First, the NWS needs to catch up with private sector in the area of post-processing of model output. For too long the NWS has relied on the 1960s technology of MOS, and the new National Blend of Models (NBM) still requires work. More advanced machine learning approaches are on the horizon, but the NWS needs to put the resources into developing a state-of-the-art post-processing capability.
Second, the current NWS paradigm of having a human be a core element of every forecast by laboriously editing forecast grids needs to change. The IFPS system should be retired and a new concept of the role of forecasters is required. One in which models and sophisticated post-processing take over most of the daily forecasting tasks, with human forecasters supervising the forecasts and altering them when necessary.

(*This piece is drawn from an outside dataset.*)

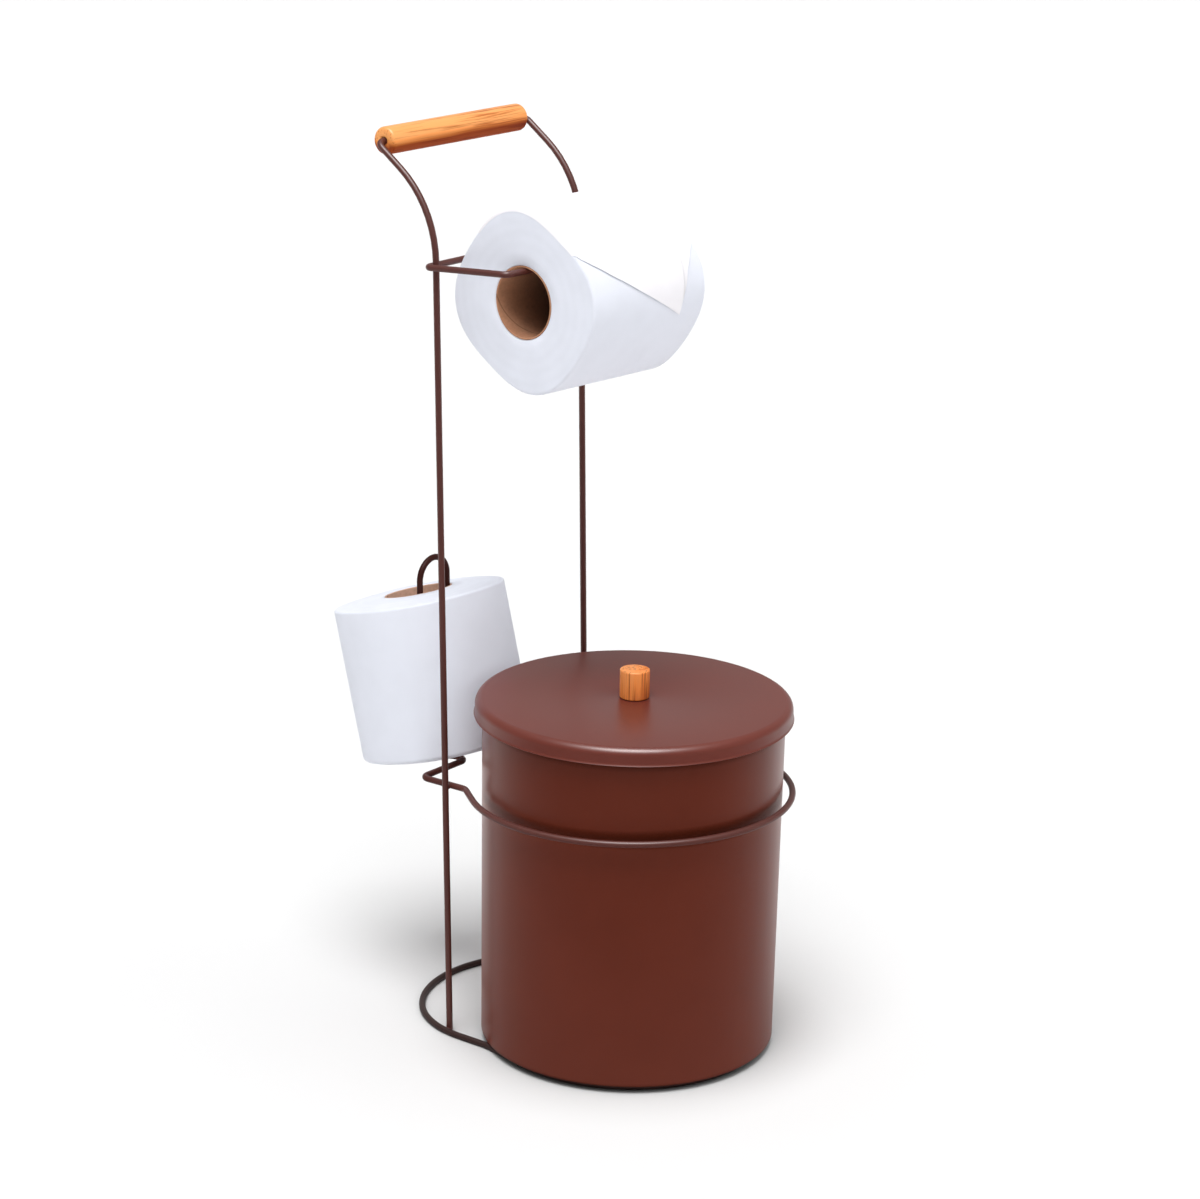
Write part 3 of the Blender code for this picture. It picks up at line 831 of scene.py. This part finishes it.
def studio_floor():
    """Matt white paint, with painted shade close to what stands on it, and mirrored brighter behind.
    """
    material, tree, shader, place = new_material("studio_floor")
    cloud = noise(tree, place, 3.0, 2.0)
    tint = colour_ramp(tree, cloud, [(stop, linear(code)) for stop, code in enumerate(FLOOR_SEEN)])
    path = add_node(tree, "LightPath").outputs
    # What the camera sees carries painted contact shade close to what stands on the floor.
    seen = mix(
        tree, path["Is Camera Ray"], (*linear(FLOOR_BOUNCE), 1),
        dimmed(tree, tint, open_air(tree, CONTACT_REACH, power=0.35)),
    )
    mirrored_level = map_range(
        tree, distance_along(tree, place, TO_BACK), 0.08, 0.9, start=-0.35, end=0.35
    )
    set_inputs(
        tree, shader, Base_Color=mix(tree, path["Is Glossy Ray"], seen, mirrored_level),
        Roughness=1.0, Specular_IOR_Level=0.0,
    )
    return material


def studio_world():
    """A white room: white to the camera, even light on the pieces, and mirrored brighter behind."""
    world = bpy.data.worlds.new("studio")
    world.use_nodes = True
    tree = world.node_tree
    path = add_node(tree, "LightPath").outputs
    shown = calculate(tree, "MAXIMUM", path["Is Camera Ray"], path["Is Transmission Ray"])
    direction = add_node(tree, "TexCoord").outputs["Generated"]
    mirrored_level = map_range(
        tree, distance_along(tree, direction, TO_BACK), 0.05, 0.5, start=-1.0
    )
    level = add_node(tree, "Mix", i0=path["Is Glossy Ray"], i2=STUDIO_LEVEL, i3=mirrored_level)
    strength = calculate(tree, "MAXIMUM", shown, level.outputs["Result"])
    set_inputs(tree, tree.nodes["Background"], Color=(1, 1, 1, 1), Strength=strength)
    return world


# Operators


class HOLDER_OT_stage(bpy.types.Operator):
    """Set up the pale floor, the soft studio light and the photograph's camera"""

    bl_idname = "holder.stage"
    bl_label = "Stage"

    def execute(self, context):
        scene = context.scene
        scene.view_settings.view_transform = "Standard"
        deselect()
        bpy.ops.mesh.primitive_plane_add(size=30)
        floor = context.object
        floor.name = "floor"
        floor.data.materials.append(studio_floor())
        scene.world = studio_world()

        for name, towards, energy, angle, lights, mirrored in LAMPS:
            bpy.ops.object.light_add(type="SUN")
            lamp = context.object
            lamp.name = name
            lamp.matrix_world = towards.to_track_quat("Z", "Y").to_matrix().to_4x4()
            lamp.data.energy = energy
            lamp.data.angle = math.radians(angle)
            lamp.visible_diffuse = lights
            lamp.visible_glossy = mirrored

        bpy.ops.object.camera_add()
        camera = context.object
        back = CAMERA_RIGHT.cross(CAMERA_UP)
        camera.matrix_world = Matrix.Translation(CAMERA_PLACE) @ Matrix(
            (CAMERA_RIGHT, CAMERA_UP, back)
        ).transposed().to_4x4()
        camera.data.sensor_fit = "HORIZONTAL"
        camera.data.lens = camera.data.sensor_width * CAMERA_FOCAL_PIXELS / PHOTO_WIDTH
        scene.camera = camera
        return {"FINISHED"}


class HOLDER_OT_wires(bpy.types.Operator):
    """Bend the four coated wires of the stand and weld them together"""

    bl_idname = "holder.wires"
    bl_label = "Wires"

    def execute(self, context):
        radius = context.scene.holder_wire.diameter / 2
        reach = context.scene.holder_wire.weld_reach
        brown = linear(WIRE_BROWN)
        coating = powder_coating("wire_powder_coating", brown, roughness=0.44, shine=0.5)
        finishes = {
            # The base wire's coating is painted darker, as painted shade
            "base_ring": powder_coating(
                "base_powder_coating_painted_shade", linear(SHADED_BASE_BROWN), roughness=0.44, shine=0.4
            ),
            # The hoop's coating carries painted shade towards the back.
            "hoop_and_post": powder_coating(
                "hoop_powder_coating", brown, roughness=0.42, shine=0.4, shade=painted_rear_shade
            ),
        }
        routes = {
            "base_ring": (base_route(radius), True),
            "uprights": (upright_route(UPRIGHT_FOOT), False),
            "hoop_and_post": (hoop_route(radius), True),
            "roll_arm": (arm_route(), False),
        }
        for node, (route, closed) in routes.items():
            wire = bend_wire(route, radius, closed)
            finish = finishes.get(node, coating)
            finish_piece(wire, node + "_wire", "stand", node, "enamel", finish)

        back_y = FEET_Y + CROSSBAR_Z * tan(UPRIGHT_LEAN) + WELD_GAP / 2
        run_z = on_hoop(0, 0).z
        run_y = FEET_Y + run_z * tan(UPRIGHT_LEAN)
        thin, wide = radius * WELD_THICKNESS, reach * WELD_WIDTH
        for side, label in ((-1, "left"), (1, "right")):
            foot_x, hoop_x = side * (UPRIGHT_X + radius), side * (UPRIGHT_X + LEAD_X) / 2
            welds = (
                ("foot", (foot_x, FEET_Y, radius), (thin, wide, thin)),
                ("hoop", (hoop_x, run_y, run_z), (thin, wide, wide)),
                ("crossbar", (side * UPRIGHT_X, back_y, CROSSBAR_Z), (wide, thin, wide)),
            )
            for seed, (name, place, size) in enumerate(welds):
                bead = weld_bead(Vector(place), size, seed + 3 + side)
                finish_piece(bead, f"{name}_weld_{label}", "stand", None, "enamel", coating)
        return {"FINISHED"}


class HOLDER_OT_grip(bpy.types.Operator):
    """Turn the wooden grip with its bore and rounded ends"""

    bl_idname = "holder.grip"
    bl_label = "Grip"

    def execute(self, context):
        colours = context.scene.holder_colours
        edge = context.scene.holder_bin.grip_edge
        size = box_size("grip")
        half, radius = size.x / 2, size.z / 2
        bore = context.scene.holder_wire.diameter / 2 + SEAT_GAP
        mouth = bore + BORE_CHAMFER
        profile = [(bore, half - BORE_CHAMFER), (mouth, half)]
        profile += corner(radius - edge, half - edge, edge, 90, 0, 8)
        profile += corner(radius - edge, edge - half, edge, 0, -90, 8)
        profile += [(mouth, -half), (bore, BORE_CHAMFER - half)]
        obj = turn_profile(profile, 64, closed=True)
        lying = Euler((0, math.pi / 2, 0)).to_matrix().to_4x4()
        apply_place(obj, Matrix.Translation(GRIP_CENTRE) @ lying)
        smooth(obj, 40)
        # Painted shade on the grip's underside and towards its far end.
        wood = turned_wood(
            "grip_beech", colours.wood, colours.wood_grain, length_axis=0,
            offset=(0.0, 0.3, 0.1), centre=GRIP_CENTRE, shade_direction=(3, 0, -110),
        )
        finish_piece(obj, "wooden_grip", "grip_body", "grip", "wood", wood)
        return {"FINISHED"}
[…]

Humans are needed as much as ever, but their roles will change. Some examples:
1. Forecasters will spend much more time nowcasting, providing a new generation of products/warnings about what is happening now and in the near future.
2. With forecasts getting more complex, detailed, and probabilistic, NWS forecasters will work with local agencies and groups to understand and use the new, more detailed guidance.
3. Forecasters will become partners with model and machine learning developers, pointing our problems with the automated systems and working to address them.
4. Forecasters will intervene and alter forecasts during the rare occasions when objective systems are failing.
5. Forecasters will have time to do local research, something they were able to do before the "grid revolution" took hold.
6. Importantly, forecasters will have more time for dealing with extreme and impactful weather situations, enhancing the objective guidance when possible and working with communities to deal with the impacts. 44 people died in Wine Country in October 2017 from a highly predictably weather event. I believe better communication can prevent this.
I know there are fears that the NWS union will push back on any change, but I hope they will see modernization of their role as being beneficial, allowing the work of forecasters to be much more satisfying and productive.